Aside from being pretty cool (I think the proof is neat and easy to understand for how important it is), think about how useful this was early on when you were trying to add together fractions; you find the least common denominator usually by using the prime factorization of the denominators. Similarly, when you want to reduce the ratio of two integers, it can be useful to divide both the numerator and denominator by the greatest common factor, which again can be found using the greatest common factor. If it weren't true you would have to find another algorithm! In other areas I know very little about, like cryptography (by the way, fun to read about when you are learning elementary number theory), the fundamental theorem of arithmetic gives you a good way to send secret messages to another person just using knowledge of one of the prime factors of a really big number. We always know this prime factorization exists, but it can be very hard to actually find it for a really big number.

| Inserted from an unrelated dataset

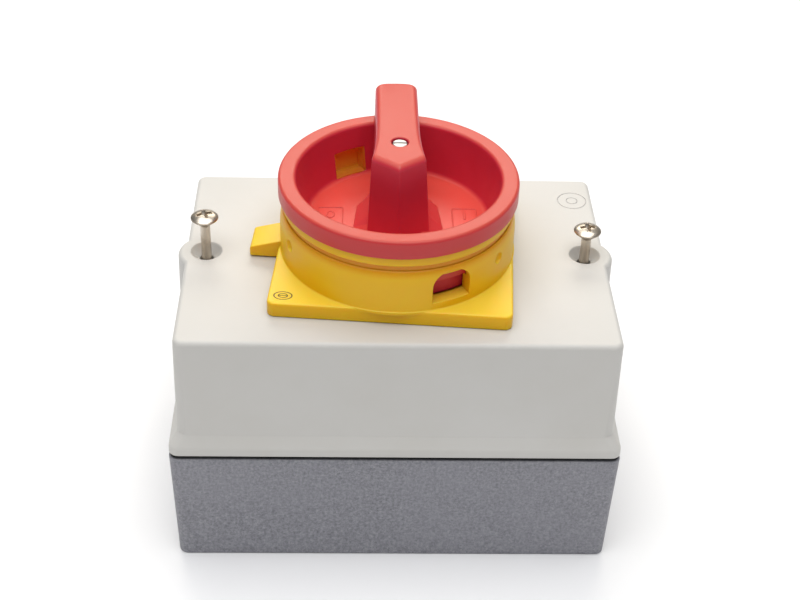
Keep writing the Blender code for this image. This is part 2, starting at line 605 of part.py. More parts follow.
def make_shaft_parts():
    """The square shaft, a cam for each chamber and the latch's star wheel."""
    loft("shaft", [(SHAFT_BOTTOM, square(SHAFT_SIDE)), (SHAFT_TOP - 1.0, square(SHAFT_SIDE)),
                   (SHAFT_TOP, square(SHAFT_SIDE - 1.4))], STEEL)
    outline = [(cam_radius(a) * math.cos(a), cam_radius(a) * math.sin(a))
               for a in (math.radians(7.5 * i) for i in range(48))]
    cam = prism("cam_lower", outline, 3.0, BLOCK_HEIGHT - 3.0, DARK)
    cut(cam, prism("socket", square(SOCKET_SIDE), -5, 25))
    upper = copy(cam, "cam_upper")
    placed(cam, z=CHAMBER_BOTTOMS["lower"])
    placed(upper, z=CHAMBER_BOTTOMS["upper"])
    outline = []
    for angle in (math.radians(10 * i) for i in range(36)):
        radius = STAR_R - STAR_DIP * math.cos(4 * angle)
        outline.append((radius * math.cos(angle), radius * math.sin(angle)))
    star = prism("star_wheel", outline, LATCH_BOTTOM + 3.2, LATCH_BOTTOM + LATCH_HEIGHT - 3.2, DARK)
    cut(star, prism("socket", square(SOCKET_SIDE), 0, 90))
    for item in (cam, upper, star):
        smooth(item)


def make_latch():
    """Latch housing, its spring-loaded plungers and the cap held by two tie bolts."""
    half, middle = BLOCK_SIDE / 2, LATCH_BOTTOM + LATCH_HEIGHT / 2
    housing = prism("latch_housing", rounded_rectangle(half, half, 3.0, 1), LATCH_BOTTOM,
                    LATCH_BOTTOM + LATCH_HEIGHT, DARK)
    guide = box("guide", (-3.4, -23.0, middle - 3.4), (3.4, 23.0, middle + 3.4))
    cut(housing, turned("bore", [(0, 0), (11.4, 0), (11.4, 99), (0, 99)], 32), guide,
        *tie_bolt_holes(0, 90))
    cap = prism("latch_cap", rounded_rectangle(half, half, 3.0, 1), CAP_BOTTOM,
                CAP_BOTTOM + CAP_HEIGHT, DARK)
    cut(cap, turned("bore", [(0, 0), (6.0, 0), (6.0, 99), (0, 99)], 24), *tie_bolt_holes(0, 90))
    plunger = join(box("plunger", (-3.0, 12.4, -3.0), (3.0, 16.5, 3.0), BLACK),
                   prism("nose", arc(0, 12.4, 1.5, 180, 360, 6), -3.0, 3.0))
    for name, turn in (("front", math.pi), ("back", 0.0)):
        placed(copy(plunger, "latch_plunger_" + name), z=middle, turn=turn)
        placed(make_spring("latch_spring_" + name), z=middle, turn=turn)
    bpy.data.objects.remove(plunger)
    low, high = 8.4, CAP_BOTTOM + CAP_HEIGHT + GAP
    profile = [(0, low), (1.45, low), (1.45, high), (2.8, high), (2.8, high + 2.4), (0, high + 2.4)]
    bolt = smooth(turned("tie_bolt_1", profile, 12, STEEL))
    placed(bolt, -TIE_BOLT, -TIE_BOLT)
    placed(copy(bolt, "tie_bolt_2"), TIE_BOLT, TIE_BOLT)


def make_spring(name):
    """A short coil between a plunger and the wall, swept from a round section."""
    start, length, coil_r, wire_r, turns, sides = 17.0, 5.4, 1.9, 0.35, 3, 6
    steps = 10 * turns
    points, faces = [], []
    for i in range(steps + 1):
        angle = 2 * math.pi * turns * i / steps
        out = Vector((math.cos(angle), 0, math.sin(angle)))
        centre = out * coil_r + Vector((0, start + wire_r + (length - 2 * wire_r) * i / steps, 0))
        for k in range(sides):
            around = 2 * math.pi * k / sides
            points.append(centre + out * wire_r * math.cos(around)
                          + Vector((0, wire_r * math.sin(around), 0)))
    for i in range(steps):
        for k in range(sides):
            a, b = i * sides + k, i * sides + (k + 1) % sides
            faces.append([a, b, b + sides, a + sides])
    faces += [list(range(sides)), [steps * sides + k for k in range(sides)][::-1]]
    return smooth(new_object(name, points, faces, STEEL))


def make_earth_terminal():
    clamp = box("earth_terminal", (EARTH_X - 4.5, EARTH_Y - 7, 9.3), (EARTH_X + 4.5, EARTH_Y + 7, 17.3),
                BRASS)
    wire = box("wire", (EARTH_X - 9, EARTH_Y - 4.8, 10.6), (EARTH_X + 9, EARTH_Y + 4.8, 14.0))
    hole = moved(prism("hole", arc(0, 0, 2.0, 0, 330, 11), 0, 30), EARTH_X, EARTH_Y)
    cut(clamp, wire, hole)
    profile = [(0, 14.4), (1.7, 14.4), (1.7, 17.6), (3.2, 17.6), (3.2, 20.0), (0, 20.0)]
    screw = turned("earth_screw", profile, 12, STEEL)
    cut(screw, box("slot", (-5, -0.5, 19.0), (5, 0.5, 22)))
    placed(smooth(screw), EARTH_X, EARTH_Y)


make_base()
make_gasket()
make_screw_rings()
make_cover()
for screw_side in ("left", "right"):
    make_screw(screw_side)
make_front_plate()
make_front_plate_screws()
make_lock_slide()
make_handle_ring()
make_handle()
make_handle_screw()
make_shaft_seal()
make_mounting_plate()
make_contact_housing()
make_contacts()
make_shaft_parts()
make_latch()
make_earth_terminal()
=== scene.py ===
import math

import bmesh
import bpy
from mathutils import Matrix, Vector


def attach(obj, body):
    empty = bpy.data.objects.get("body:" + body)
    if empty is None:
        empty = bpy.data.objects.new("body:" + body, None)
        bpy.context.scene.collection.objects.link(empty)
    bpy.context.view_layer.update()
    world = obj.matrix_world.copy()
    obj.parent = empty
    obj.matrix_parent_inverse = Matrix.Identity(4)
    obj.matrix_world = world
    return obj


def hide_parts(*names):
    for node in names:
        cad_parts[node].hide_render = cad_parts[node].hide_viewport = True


# Rotary isolator in a moulded two-part enclosure, lying on its back: +Z runs out through the
# cover, +X along the longer side, and the grip points to +Y, which is ON. Lengths are in
# millimetres, and those inside a finish are in metres.

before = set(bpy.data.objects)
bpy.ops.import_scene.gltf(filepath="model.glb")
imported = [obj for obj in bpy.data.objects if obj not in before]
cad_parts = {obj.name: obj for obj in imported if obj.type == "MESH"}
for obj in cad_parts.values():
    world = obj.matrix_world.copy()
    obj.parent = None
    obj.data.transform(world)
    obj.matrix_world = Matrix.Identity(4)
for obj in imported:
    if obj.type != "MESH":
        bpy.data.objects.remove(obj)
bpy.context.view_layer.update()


# ---------------------------------------------------------------- base
# The grey half of the enclosure, pressed from glass-filled polyester that sets mottled by its
# fibres. It carries the screw posts and mounting bosses, knock-outs for cables and four wall holes.

MM = 0.001
BASE_X, BASE_Y, BASE_TOP = 168.0, 118.4, 50.5
DRAFT = 0.0194  # every side leans in towards the closed end of its mould
WALL, CORNER = 3.0, 3.4
POST_X, POST_Y, POST_R = 72.3, 1.5, 7.0
MOUNT_BOSSES = ((-42.0, -30.0), (42.0, 30.0))
EARTH_BOSS = (-60.0, -36.0)
KNOCK_OUT_Y, KNOCK_OUT_Z = 27.0, 26.0
WALL_HOLE_X, WALL_HOLE_Y = 68.0, 44.0


def solid(name, points, faces):
    mesh = bpy.data.meshes.new(name)
    mesh.from_pydata([Vector(point) * MM for point in points], [], faces)
    work = bmesh.new()
    work.from_mesh(mesh)
    bmesh.ops.recalc_face_normals(work, faces=work.faces)
    work.to_mesh(mesh)
    work.free()
    piece = bpy.data.objects.new(name, mesh)
    bpy.context.scene.collection.objects.link(piece)
    return piece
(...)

As people are hinting at in the comments, this idea generalizes to other areas in abstract algebra (a part of math where you study sets of things with different levels of structure on them); it can be useful to try and find the building blocks of other sets. In fact building other (finite) fields, which are sets of numbers that are a lot like the rational and real numbers in their level of structure, relies on using building blocks of polynomials and a euclidean division similar to the one you use when you divide integers by other integers. When I started learning about that stuff, I found it really helpful to think back on how these processes worked for things I found more familiar, like integers.
I haven't gotten very far in math, but I have found that concepts like "how do we reduce this one thing that we don't know much about into just a collection of smaller things we do know something about" come up a lot across subjects. It helps to have seen them before and have a good stock of simpler examples in easier to grasp or more familiar places.